А тут ещё нежданно-негаданно в архивных бумагах является и другой мой родич – опять же Никита Байбородин, но уже боярский сын, воевода Иркутский (архив Академии наук СССР и ЦГИА СССР из фонда Герарда Фридриха Мюллера). В архивах семнадцатого-восемнадцатого веков – «Списки Селенгинской и Нерчинской комиссий» – хранятся прошения и челобитные тунгусских (по иным историческим сведениям – даурских) князей Гантимуровых, перешедших в русское подданство при царе Фёдоре Иоановиче. Одна из челобитных как раз и обращена к иркутскому воеводе, сыну боярскому Никите Байбородину, чтобы его, Алексей Гантимурова, вместо умершего отца Лариона оставили в том ранге, в коем был отец. Тунгусский князь просит «приверстать ево по Нерчинску в дворяне и привесть ево Гантимурова к присяге и учинить бы ему оклад денег 40 рублей, хлеба 40 четвертей, овса тоже, вина 20 ведер». Боярским сыном Никитой Байбородиным «1728 года марта 12 дня сын Гантимуров к присяге приведен в Иркутске и подушная запись взята».

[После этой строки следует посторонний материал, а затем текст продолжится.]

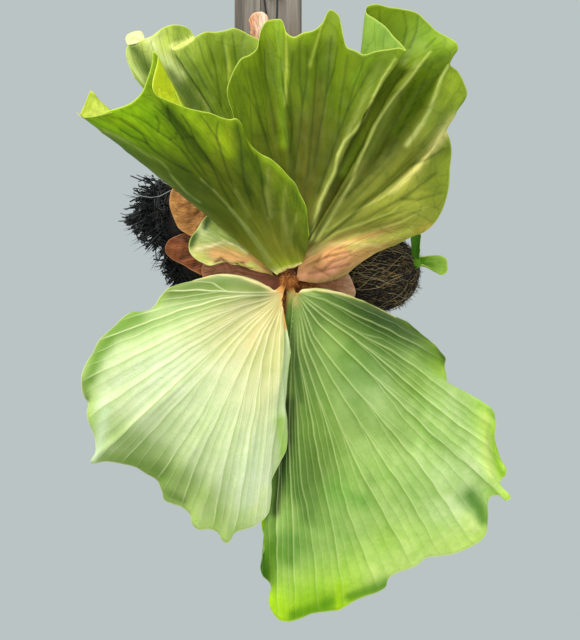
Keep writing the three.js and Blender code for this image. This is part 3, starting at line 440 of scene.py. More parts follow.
def unevenness(x, y, length, seed):
  # Plane waves of about the given length, in random directions, added up to about -1 to 1.
  draw = np.random.default_rng(seed)
  total = 0
  for _ in range(planeWaves["count"]):
    turn = draw.uniform(0, 2 * math.pi)
    size = 2 * math.pi / (length * draw.uniform(*planeWaves["lengths"]))
    total = total + np.sin((x * math.cos(turn) + y * math.sin(turn)) * size + draw.uniform(*anyPhase))
  return total / planeWaves["divisor"]


def curveThrough(knots, points):
  # A cubic through points at rising knots, each slope weighed from the two chords beside it.
  knots = np.asarray(knots, float)
  widths = np.diff(knots)
  shape = (-1,) + (1,) * (points.ndim - 1)
  chords = np.diff(points, axis=0) / widths.reshape(shape)
  before = widths[:-1].reshape(shape)
  after = widths[1:].reshape(shape)
  inner = (chords[:-1] * after + chords[1:] * before) / (before + after)
  slopes = np.concatenate([chords[:1], inner, chords[-1:]])

  def at(places):
    # The points at places among the knots: both ends and both slopes, each weighed by a cubic of t.
    i = np.clip(np.searchsorted(knots, places, side="right") - 1, 0, len(knots) - 2)
    width = widths[i].reshape(shape)
    t = ((places - knots[i]) / widths[i]).reshape(shape)
    s = 1 - t
    return (points[i] * (1 + 2 * t) * s * s + slopes[i] * width * t * s * s
            + points[i + 1] * t * t * (3 - 2 * t) - slopes[i + 1] * width * t * t * s)

  return at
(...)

На боярских радостях, не ведая, что боярский сын – суть, холоп боярский, прикинул я хвост к носу: а не заглянуть ли к губернатору, да и к владыке на чай, не испросить ли согласно благородного рода хлеба, овса и дюжину вёдер вина, да и портфель…не парусиновый – кожаный, а к портфелю жалованье, – чай, не серая кость, сын боярский, потомок воеводы Иркутского.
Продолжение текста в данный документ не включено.